#### [RECORDED DATA]
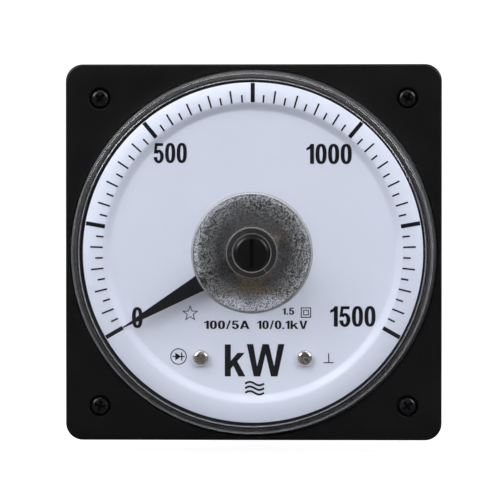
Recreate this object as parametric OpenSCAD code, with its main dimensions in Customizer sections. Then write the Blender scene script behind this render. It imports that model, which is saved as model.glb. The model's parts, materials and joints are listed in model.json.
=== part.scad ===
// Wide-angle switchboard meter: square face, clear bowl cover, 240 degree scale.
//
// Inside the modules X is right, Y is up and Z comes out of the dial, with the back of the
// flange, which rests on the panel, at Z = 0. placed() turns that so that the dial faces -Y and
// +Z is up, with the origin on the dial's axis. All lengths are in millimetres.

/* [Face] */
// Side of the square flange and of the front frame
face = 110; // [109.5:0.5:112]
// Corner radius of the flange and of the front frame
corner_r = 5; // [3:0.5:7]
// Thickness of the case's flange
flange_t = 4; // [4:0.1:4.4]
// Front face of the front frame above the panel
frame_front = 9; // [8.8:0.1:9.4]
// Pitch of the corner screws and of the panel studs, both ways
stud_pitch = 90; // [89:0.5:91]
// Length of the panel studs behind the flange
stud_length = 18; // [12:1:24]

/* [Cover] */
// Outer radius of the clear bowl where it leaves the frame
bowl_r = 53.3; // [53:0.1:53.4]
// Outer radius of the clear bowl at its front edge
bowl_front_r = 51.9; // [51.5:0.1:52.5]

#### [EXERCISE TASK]
Go through the material above line by line and copy it exactly.

#### [FINAL ANSWER]
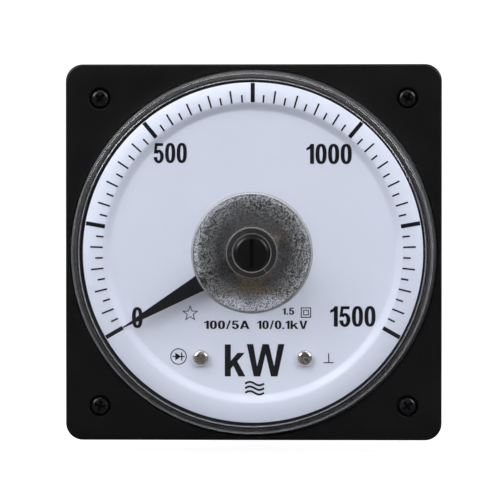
Recreate this object as parametric OpenSCAD code, with its main dimensions in Customizer sections. Then write the Blender scene script behind this render. It imports that model, which is saved as model.glb. The model's parts, materials and joints are listed in model.json.
=== part.scad ===
// Wide-angle switchboard meter: square face, clear bowl cover, 240 degree scale.
//
// Inside the modules X is right, Y is up and Z comes out of the dial, with the back of the
// flange, which rests on the panel, at Z = 0. placed() turns that so that the dial faces -Y and
// +Z is up, with the origin on the dial's axis. All lengths are in millimetres.

/* [Face] */
// Side of the square flange and of the front frame
face = 110; // [109.5:0.5:112]
// Corner radius of the flange and of the front frame
corner_r = 5; // [3:0.5:7]
// Thickness of the case's flange
flange_t = 4; // [4:0.1:4.4]
// Front face of the front frame above the panel
frame_front = 9; // [8.8:0.1:9.4]
// Pitch of the corner screws and of the panel studs, both ways
stud_pitch = 90; // [89:0.5:91]
// Length of the panel studs behind the flange
stud_length = 18; // [12:1:24]

/* [Cover] */
// Outer radius of the clear bowl where it leaves the frame
bowl_r = 53.3; // [53:0.1:53.4]
// Outer radius of the clear bowl at its front edge
bowl_front_r = 51.9; // [51.5:0.1:52.5]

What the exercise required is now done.